Their decisions are crucial for gold's prospects, as EU reserves could more than meet world demand for three years - most of going into jewellery, bars, coins and for use in the electronics industry.

"I see no reason, and the Bundesbank is making no efforts, to reduce its holdings of gold," said Guntram Palm, one of the German central bank's council members, last week. Gold reserves "were and are part of our stability- oriented philosophy".

That may be just as well, for the unleashing of a large portion of the reserves on to the market in a short space of time could lead to a collapse in the price and slash the value of the central banks' remaining holdings of the metal.

"There would be absolutely no floor to the price and it would be counter-productive," said Tony Warwick-Ching, a precious metals analyst at Flemings Global Mining Group. He said he expected there to be limited sales of perhaps 500 tonnes a year, which may eventually be co-ordinated by EU members.

The German stance is crucial, with as many as 11 of the EU's 15 members due to form a single currency, the euro, under the management of a European Central Bank from 1 January 1999.

The ECB, which is due to be set up in May this year, is expected to hold between 10 per cent and 15 per cent of its planned $55bn in reserves as gold, equivalent to only about 600 to 900 tonnes. That would leave more than 12,000 tonnes with Europe's current central banks, which will become satellites of the ECB through a European System of Central Banks.

The experience with hyperinflation in the 1920s, which helped to create the conditions for Hitler's rise to power, has given gold a special place in the German psyche. The Bundesbank currently has 3,700 tonnes of gold. "It is psychologically important for the Bundesbank to heap its gold as a safeguard for the population," said Ulrike Dennig, a specialist on Bundesbank monetary policy at the HWWA economic institute in Hamburg. "It wouldn't be very wise to sell it in the early stages of currency union."

In France, which has the world's third-largest reserves with 3,182 tonnes, there is similar loyalty to the metal. "French people are traditionally more drawn by the solidity of gold than by paper," said Herve Goulletquer, chief market economist at Credit Lyonnais. "The French who had invested in bonds and shares saw their savings wiped out during the two world wars - that leaves enduring marks."

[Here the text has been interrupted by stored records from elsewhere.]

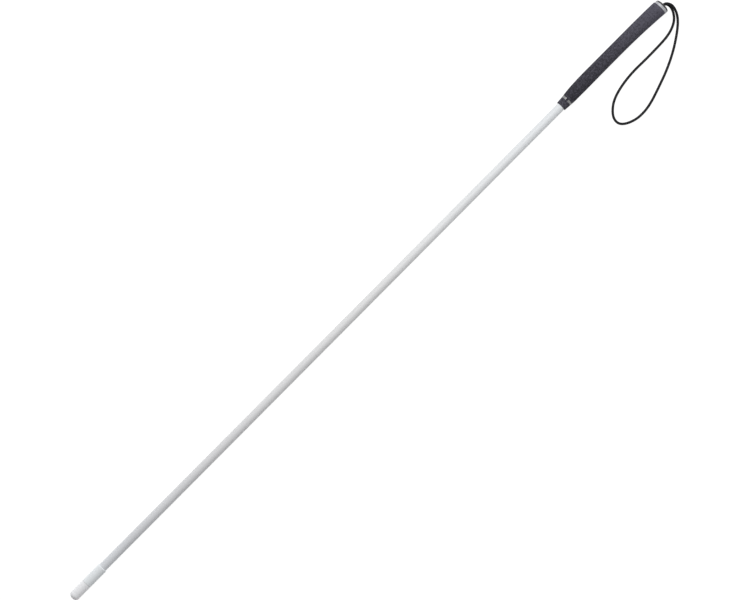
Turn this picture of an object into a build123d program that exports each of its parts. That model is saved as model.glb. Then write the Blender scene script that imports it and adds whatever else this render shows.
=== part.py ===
"""A rigid long white cane with a golf-style grip and an elastic cord wrist loop.

The cane lies on its side on the floor, as it does when it is put down. +X runs along the shaft
from the tip to the butt of the grip, the grip's flat front faces +Y and its swollen back faces -Y,
and the wrist loop lies on the floor on the -Y side. The origin is on the floor under the middle
of the cane. Sizes are in millimetres. A station is a distance along the cane from the tip's end.
"""

import os
from math import pi, radians, tan

from build123d import *

# Driving dimensions: the whole cane
cane_length = 1500
butt_radius = 14.15
axis_height = butt_radius
tip_end_x = -cane_length / 2

# Shaft: a fibreglass tube wrapped in a white reflective sheet
tube_radius = 7.8
tube_wall = 1.2
tube_bore = tube_radius - tube_wall
skin = 0.2
shaft_radius = tube_radius + skin

# Tip: a nylon wear tip pushed into the shaft, and a sleeve that binds the shaft's end
tip_radius = 9.5
tip_dome = 7.5
tip_nose = 2.2
tip_shoulder = 36.7
seam_chamfer = 0.4
sleeve_end = 77
sleeve_chamfer = 0.7
spigot_length = 45
spigot_clearance = 0.05
spigot_lead = 1.2

# Grip: a rubber sleeve, round at its mouth and at its butt, with a flat front between
grip_mouth = 1241.7
grip_end = 1491.1
flat_front = 14.3
sheet_overlap = 20
end_rounding = 0.5

# The grip's outside: station, radius, and how far the circle's centre is towards the front
grip_sections = [
    (grip_mouth, 9.65, 0.1),
    (1255, 10.6, 0.15),
    (1263, 11.4, 0.4),
    (1275, 12.1, 0.95),
    (1290, 12.6, 1.35),
    (1312, 13.3, 2.1),
    (1350, 13.5, 2.55),
    (1390, 13.5, 2.55),
    (1425, 13.5, 2.0),
    (1450, 13.6, 1.15),
    (1470, 13.85, 0.25),
    (grip_end, butt_radius, -0.85),
]

# Marking ring near the mouth: a groove filled with four silver dashes
groove_start = 1254.7
groove_width = 4
groove_floor = 9.3
groove_reach = 12.5
dash_count = 4
dash_gap = 4
first_gap_angle = 86

# Butt: a silver ring and a cap with a hole for the cord, both a little behind the shaft's axis
butt_offset = -1.7
cap_radius = 13.7
ring_width = 4.8
ring_edge = 0.3
hub_radius = 11.2
cap_side = 0.3
cap_land = 6
cap_hole = 5.2
hole_lip = 0.5
stem_radius = 7.95
stem_start = 1487

# Cord: 4.8 mm round elastic, knotted behind a washer inside the shaft
cord_radius = 2.4
strand_rise = 2.45
washer_radius = 7.9
washer_hole = 5
washer_start = 1485
knot_radius = 4.85
knot_length = 14
knot_rounding = 3
knot_tail = 8
swing_gap = 0.3

# The loop outside the cap: station, side, height. It leaves the hole as the upper strand, goes
# round the loop on the floor and comes back to the hole as the lower strand.
swing_station = cane_length + swing_gap + cord_radius
loop_route = [
    (swing_station, butt_offset, axis_height + strand_rise),
    (1507.7, -6.2, 16.2),
    (1510.7, -13.2, 14.9),
    (1510.0, -20.7, 12.6),
    (1506.9, -30.3, 9.6),
    (1498.9, -41.5, 6.2),
    (1483.4, -54.8, 3.4),
    (1456.8, -72.4, cord_radius),
    (1424.8, -88.2, cord_radius),
    (1390.4, -100.6, cord_radius),
    (1357, -111.5, cord_radius),
    (1329, -113.7, cord_radius),
    (1306.7, -107.1, cord_radius),
    (1294.3, -97, cord_radius),
    (1293.4, -84.7, cord_radius),
    (1300.4, -73, cord_radius),
    (1316.8, -59.8, cord_radius),
    (1343, -51.6, cord_radius),
    (1376, -47.6, cord_radius),
    (1411, -48.4, cord_radius),
    (1441, -48, cord_radius),
    (1465, -47, 2.5),
    (1482.7, -42.6, 3.7),
    (1495.6, -35.3, 5.7),
    (1503.4, -25.7, 7.8),
    (1507.3, -16.2, 9.8),
    (1507.1, -8.2, 11.0),
    (swing_station, butt_offset, axis_height - strand_rise),
]

shaft_axis = Axis((0, 0, axis_height), (1, 0, 0))
# Local x is the station and local y is the radius, for profiles that turn about the shaft's axis
lengthwise = Plane(origin=(tip_end_x, 0, axis_height), x_dir=(1, 0, 0), z_dir=(0, -1, 0))


def across(station, offset=0):
    """A plane square to the shaft: local x points to the front (+Y), local y points up."""
    return Plane(origin=(tip_end_x + station, offset, axis_height), x_dir=(0, 1, 0), z_dir=(1, 0, 0))


def bend_radii(points):
    """The largest arc that fits each corner of a cord's route, from its two runs and its turn."""
    radii = []
    for before, corner, after in zip(points, points[1:], points[2:]):
        into, out_of = corner - before, after - corner
        turn = radians(into.get_angle(out_of))
        radii.append(0.45 * min(into.length, out_of.length) / tan(turn / 2))
    return radii


# Nylon tip: a rounded nose, a cylindrical wear length and a spigot that fits the shaft's bore
spigot_radius = tube_bore - spigot_clearance
spigot_end = tip_shoulder + spigot_length
with BuildPart() as nylon_tip:
    with BuildSketch(lengthwise):
        with BuildLine():
            Line((0, 0), (0, tip_nose))
            EllipticalCenterArc(
                (tip_dome, tip_nose), tip_dome, tip_radius - tip_nose, start_angle=90, arc_size=90
            )
            Polyline(
                (tip_dome, tip_radius),
                (tip_shoulder - seam_chamfer, tip_radius),
                (tip_shoulder, tip_radius - seam_chamfer),
                (tip_shoulder, spigot_radius),
                (spigot_end - spigot_lead, spigot_radius),
                (spigot_end, spigot_radius - spigot_lead),
                (spigot_end, 0),
                (0, 0),
            )
        make_face()
    revolve(axis=shaft_axis)
nylon_tip.part.label = "nylon_tip"

# Tip sleeve: bound over the wrapped end of the shaft. Its broken edge and the tip's make the seam.
with BuildPart() as tip_sleeve:
    with BuildSketch(across(tip_shoulder)):
        Circle(tip_radius)
        Circle(shaft_radius, mode=Mode.SUBTRACT)
    extrude(amount=sleeve_end - tip_shoulder)
    round_edges = tip_sleeve.edges().filter_by(GeomType.CIRCLE)
    lower_edge, upper_edge = round_edges.group_by(SortBy.RADIUS)[-1].sort_by(Axis.X)
    chamfer(lower_edge, length=seam_chamfer)
    chamfer(upper_edge, length=sleeve_chamfer)
tip_sleeve.part.label = "tip_sleeve"

# Shaft tube: one straight tube from the tip's shoulder to the washer in the butt
with BuildPart() as shaft_tube:
    with BuildSketch(across(tip_shoulder)):
        Circle(tube_radius)
        Circle(tube_bore, mode=Mode.SUBTRACT)
    extrude(amount=washer_start - tip_shoulder)
shaft_tube.part.label = "shaft_tube"

# Reflective sheet: wrapped round the tube, and tucked a little way under the grip
sheet_end = grip_mouth + sheet_overlap
with BuildPart() as reflective_sheet:
    with BuildSketch(across(tip_shoulder)):
        Circle(shaft_radius)
        Circle(tube_radius, mode=Mode.SUBTRACT)
    extrude(amount=sheet_end - tip_shoulder)
reflective_sheet.part.label = "reflective_sheet"

# Grip tape: double-sided tape that holds the grip on the tube beyond the sheet's end
with BuildPart() as grip_tape:
    with BuildSketch(across(sheet_end)):
        Circle(shaft_radius)
        Circle(tube_radius, mode=Mode.SUBTRACT)
    extrude(amount=washer_start - sheet_end)
grip_tape.part.label = "grip_tape"

# The grip's outer shape, which the grip and its inlaid dashes share
with BuildPart() as grip_outside:
    for station, radius, offset in grip_sections:
        with BuildSketch(across(station, offset)):
            Circle(radius)
    loft()
    split(bisect_by=Plane.XZ.offset(-flat_front), keep=Keep.TOP)
    end_faces = grip_outside.faces().sort_by(Axis.X)
    fillet(end_faces[0].edges() + end_faces[-1].edges(), radius=end_rounding)

# Grip sleeve: bored for the wrapped shaft, with the marking ring's groove near its mouth
with BuildPart() as grip_sleeve:
    add(grip_outside.part)
    with BuildSketch(across(grip_mouth)):
        Circle(shaft_radius)
    extrude(amount=grip_end - grip_mouth, mode=Mode.SUBTRACT)
    with BuildSketch(across(groove_start)):
        Circle(groove_reach)
        Circle(groove_floor, mode=Mode.SUBTRACT)
    extrude(amount=groove_width, mode=Mode.SUBTRACT)
grip_sleeve.part.label = "grip_sleeve"

# Mouth dashes: four silver inlays that fill the groove level with the grip's outside
with BuildPart() as mouth_dashes:
    with BuildSketch(across(groove_start)):
        Circle(groove_reach)
        Circle(groove_floor, mode=Mode.SUBTRACT)
        with PolarLocations(0, dash_count, start_angle=first_gap_angle):
            Rectangle(
                groove_reach, dash_gap, align=(Align.MIN, Align.CENTER), mode=Mode.SUBTRACT
            )
    extrude(amount=groove_width)
    add(grip_outside.part, mode=Mode.INTERSECT)
mouth_dashes.part.label = "mouth_dashes"

# Butt ring: a silver band round the cap's hub
cap_start = grip_end + ring_width
with BuildPart() as butt_ring:
    with BuildSketch(across(grip_end, butt_offset)):
        Circle(cap_radius)
        Circle(hub_radius, mode=Mode.SUBTRACT)
    extrude(amount=ring_width)
    outer_edges = butt_ring.edges().filter_by(GeomType.CIRCLE).sort_by(SortBy.RADIUS)[-2:]
    chamfer(outer_edges, length=ring_edge)
butt_ring.part.label = "butt_ring"

# Butt cap: a stem in the grip's bore, a hub inside the ring, and a shallow dome over its end that
# meets a flat land round the hole
cap_axis = Axis((0, butt_offset, axis_height), (1, 0, 0))
dome_start = cap_start + cap_side
with BuildPart() as butt_cap:
    with BuildSketch(across(stem_start)):
        Circle(stem_radius)
    extrude(amount=grip_end - stem_start)
    with BuildSketch(across(grip_end, butt_offset)):
        Circle(hub_radius)
    extrude(amount=ring_width)
    with BuildSketch(lengthwise.offset(-butt_offset)):
        with BuildLine():
            Polyline((cane_length, cap_land), (cane_length, 0), (cap_start, 0))
            Polyline((cap_start, 0), (cap_start, cap_radius), (dome_start, cap_radius))
            EllipticalCenterArc(
                (dome_start, cap_land),
                cane_length - dome_start,
                cap_radius - cap_land,
                start_angle=0,
                arc_size=90,
            )
        make_face()
    revolve(axis=cap_axis)
    with BuildSketch(across(stem_start, butt_offset)):
        Circle(cap_hole)
    extrude(amount=cane_length - stem_start, mode=Mode.SUBTRACT)
    hole_edge = butt_cap.edges().filter_by(GeomType.CIRCLE).group_by(Axis.X)[-1]
    fillet(hole_edge.sort_by(SortBy.RADIUS)[0], radius=hole_lip)
butt_cap.part.label = "butt_cap"

# Cord washer: stops the knot from being pulled through the cap
with BuildPart() as cord_washer:
    with BuildSketch(across(washer_start)):
        Circle(washer_radius)
        with Locations((butt_offset, 0)):
            Circle(washer_hole, mode=Mode.SUBTRACT)
    extrude(amount=stem_start - washer_start)
cord_washer.part.label = "cord_washer"

# Cord knot: both ends of the loop, tied tight against the washer inside the tube
knot_start = washer_start - knot_length
with BuildPart() as cord_knot:
    with BuildSketch(across(knot_start, butt_offset)):
        Circle(knot_radius)
    extrude(amount=knot_length)
    knot_ends = cord_knot.edges().filter_by(GeomType.CIRCLE).sort_by(Axis.X)
    fillet(knot_ends[0], radius=knot_rounding)
    with BuildSketch(across(knot_start - knot_tail, butt_offset)):
        with Locations((0, strand_rise), (0, -strand_rise)):
            Circle(cord_radius)
    extrude(amount=knot_tail + knot_rounding)
cord_knot.part.label = "cord_knot"

# Cord strands: the two stretches that pass through the washer and the cap, one above the other
with BuildPart() as cord_strands:
    with BuildSketch(across(washer_start, butt_offset)):
        with Locations((0, strand_rise), (0, -strand_rise)):
            Circle(cord_radius)
    extrude(amount=cane_length - washer_start)
cord_strands.part.label = "cord_strands"

# Wrist cord: the loop outside the cap. Its round ends share the vertical line it swings about.
route = [Vector(tip_end_x + station, side, height) for station, side, height in loop_route]
with BuildPart() as wrist_cord:
    with BuildLine() as loop_line:
        FilletPolyline(*route, radius=bend_radii(route))
    with BuildSketch(Plane(origin=loop_line.line @ 0, z_dir=loop_line.line % 0)):
        Circle(cord_radius)
    sweep(path=loop_line.line)
    with Locations(route[0], route[-1]):
        Sphere(cord_radius)
wrist_cord.part.label = "wrist_cord"

cord_length = loop_line.wires()[0].length
round_ends = 4 / 3 * pi * cord_radius**3
expected_volume = pi * cord_radius**2 * cord_length + round_ends
print("wrist cord bend radii:", [round(radius, 1) for radius in bend_radii(route)])
print("wrist cord length:", round(cord_length, 1))
print("wrist cord volume:", round(wrist_cord.part.volume), "expected:", round(expected_volume))

pieces = [
    nylon_tip,
    tip_sleeve,
    shaft_tube,
    reflective_sheet,
    grip_tape,
    grip_sleeve,
    mouth_dashes,
    butt_ring,
    butt_cap,
    cord_washer,
    cord_knot,
    cord_strands,
    wrist_cord,
]
os.makedirs("parts", exist_ok=True)
for piece in pieces:
    export_step(piece.part, f"parts/{piece.part.label}.step")
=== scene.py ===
"""The looks of a rigid long white cane: its braided wrist cord, dimpled grip, materials and light.

Sizes are in metres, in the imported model's frame: +X runs along the cane from its tip to its butt
and +Z is up. The cane lies on the floor. The camera looks straight down on it, turned about the
vertical so that the cane crosses the picture from the lower left to the upper right.
"""

import math

import bpy
import numpy as np
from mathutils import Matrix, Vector


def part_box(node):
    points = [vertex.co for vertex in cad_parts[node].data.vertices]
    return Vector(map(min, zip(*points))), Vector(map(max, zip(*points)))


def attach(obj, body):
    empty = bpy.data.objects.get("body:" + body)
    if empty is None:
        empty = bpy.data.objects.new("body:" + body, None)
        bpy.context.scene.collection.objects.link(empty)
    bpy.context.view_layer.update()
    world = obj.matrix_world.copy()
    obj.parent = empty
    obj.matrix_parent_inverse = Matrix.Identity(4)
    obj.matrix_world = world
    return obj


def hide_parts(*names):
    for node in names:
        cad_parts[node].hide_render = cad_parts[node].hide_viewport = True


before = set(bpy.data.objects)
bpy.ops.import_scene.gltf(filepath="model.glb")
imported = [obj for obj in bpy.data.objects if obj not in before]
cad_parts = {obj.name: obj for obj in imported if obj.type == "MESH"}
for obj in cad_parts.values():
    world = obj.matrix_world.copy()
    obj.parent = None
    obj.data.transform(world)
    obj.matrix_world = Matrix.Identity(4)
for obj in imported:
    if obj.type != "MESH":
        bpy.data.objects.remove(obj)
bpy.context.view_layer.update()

TURN = 2 * math.pi

# Places taken from the frame
shaft_low, shaft_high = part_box("reflective_sheet")
axis_height = (shaft_low.z + shaft_high.z) / 2
shaft_radius = (shaft_high.z - shaft_low.z) / 2

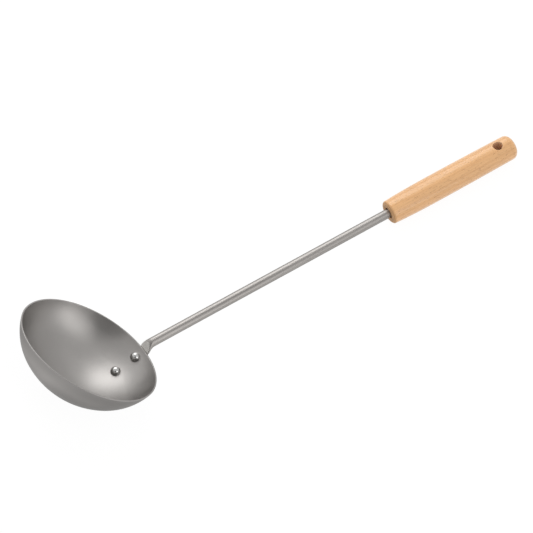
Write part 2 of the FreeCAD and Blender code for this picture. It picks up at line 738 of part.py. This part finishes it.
def check(pieces):
    """Stops before anything is written if an object failed or a shape is not sound."""
    for item in doc.Objects:
        if "Invalid" in item.State or "Error" in item.State:
            raise ValueError(item.Name + " failed: " + ", ".join(item.State))
    for piece in pieces:
        if piece.Shape.isNull() or not piece.Shape.isValid():
            raise ValueError(piece.Label + " has no valid shape")


def main():
    pieces = [make_bowl(), make_shaft(), make_handle()]
    for name, drop in zip(("rivet_upper", "rivet_lower"), rivet_drops):
        pieces.append(make_rivet(name, drop))
    at_rest = resting_placement()
    for piece in pieces:
        piece.Placement = at_rest.multiply(piece.Placement)
    doc.recompute()
    check(pieces)
    os.makedirs("parts", exist_ok=True)
    for piece in pieces:
        piece.Shape.exportStep(f"parts/{piece.Label}.step")
        print(piece.Label, round(piece.Shape.Volume, 1), "mm3")


main()
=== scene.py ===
"""Wok ladle: finishes of its bowl, shaft, rivets and handle, and the table it is shown on.

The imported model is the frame. Its solids are kept as they are and get their materials here.
"""

import bpy
import numpy as np
from mathutils import Matrix, Vector

bl_info = {
    "name": "Wok Ladle",
    "version": (1, 0, 0),
    "blender": (4, 5, 0),
    "location": "View3D > Sidebar > Ladle",
    "description": "Gives the ladle its steel and wood and sets it on a pale table",
    "category": "Object",
}

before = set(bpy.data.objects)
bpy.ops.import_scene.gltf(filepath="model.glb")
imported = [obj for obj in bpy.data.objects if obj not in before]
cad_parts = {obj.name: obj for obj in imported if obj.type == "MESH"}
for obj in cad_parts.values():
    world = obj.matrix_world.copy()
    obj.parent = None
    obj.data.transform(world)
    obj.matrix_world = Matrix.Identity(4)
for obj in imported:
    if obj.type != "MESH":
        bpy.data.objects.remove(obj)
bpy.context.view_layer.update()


# Measures of the ladle, in metres and degrees


def turned(angle, axis):
    """A turn about an axis, by degrees."""
    return Matrix.Rotation(np.radians(angle), 4, axis)


# The ladle's own frame has its origin at the middle of the bowl's rim, X towards the handle
# and Z out of the bowl. As it lies on the table it is tipped towards its handle, rolled to its
# +Y side and swung round by these angles, with the rim's middle at this place.
TIP = 39.45282
ROLL = -18.68391
SWING = 0.27322
RIM_MIDDLE = Vector((-0.182866, 0.0, 0.050390))
LADLE = (Matrix.Translation(RIM_MIDDLE) @ turned(SWING, "Z") @ turned(ROLL, "X")
         @ turned(TIP, "Y"))
BOWL_UP = LADLE.to_3x3() @ Vector((0.0, 0.0, 1.0))
RIM_RADIUS = 0.06275
WALL = 0.0012
# The tube rises from the bowl at this angle, from this point of its axis beside the rim.
SHAFT_ANGLE = 38.6
AXIS_FOOT = Vector((0.060504, 0.0, 0.002813))
SHAFT = LADLE @ Matrix.Translation(AXIS_FOOT) @ turned(-SHAFT_ANGLE, "Y")
# The pressed face of the neck lies in this plane of the shaft's frame.
PRESSED_WAY = Vector((-0.8041, 0.0, 0.5945))
PRESSED_LEVEL = -0.002366
# The handle begins this far along the tube, and its hanging hole lies near its rear end.
HANDLE_START = 0.2429
HANDLE_LENGTH = 0.1272
HANDLE = SHAFT @ Matrix.Translation((HANDLE_START, 0.0, 0.0))
HANG_PLACE = HANDLE_LENGTH - 0.0154
HANG_RADIUS = 0.0042


# Where the finishes change

# A ramp is written as where it begins and where it ends, and then the two shares that it goes
# between, where they aren't 0 and 1. Over a height or a radius it is in metres. Over a
# direction it is how far the surface's normal points that way. A share of 0.2 makes the
# colour a fifth brighter, and -0.2 a fifth darker.

# The bowl's trimmed rim: heights from its top, radii of its inner edge, and its share of the
# bowl's colour.
RIM_HEIGHTS = (-0.0008, -0.0002)
RIM_RADII = (RIM_RADIUS - WALL - 0.0002, RIM_RADIUS - WALL + 0.0002)
RIM_SHARE = 0.95
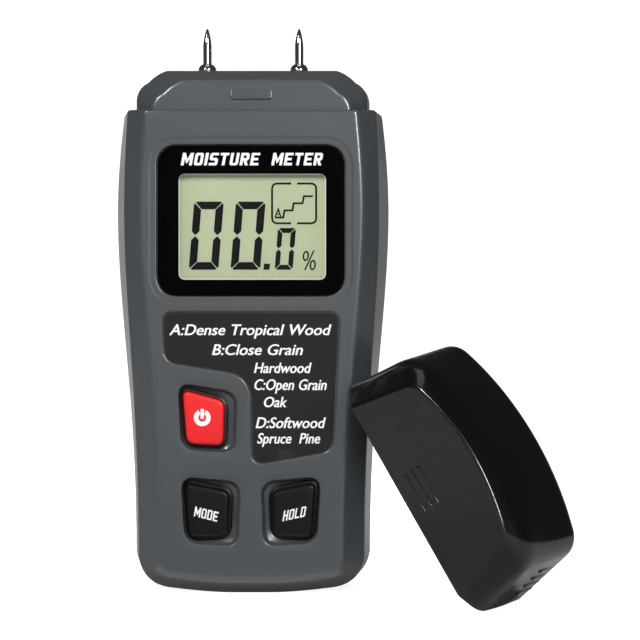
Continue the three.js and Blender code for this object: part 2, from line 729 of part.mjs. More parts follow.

Such arguments do not wash with other central bankers and analysts. "The idea of gold as a safe harbour, the idea that the laws of supply and demand of commodities don't apply, that's just not true," said Anil Kash-yap, professor of economics at the University of Chicago.

Eddie George, Governor of the Bank of England, said in November he would be surprised if the ECB holds much gold, as it is at the "bottom of the pile" of assets in terms of liquidity. The UK, which owns 717 tonnes, is not joining the euro initially and is unlikely to participate in the ECB reserves decision.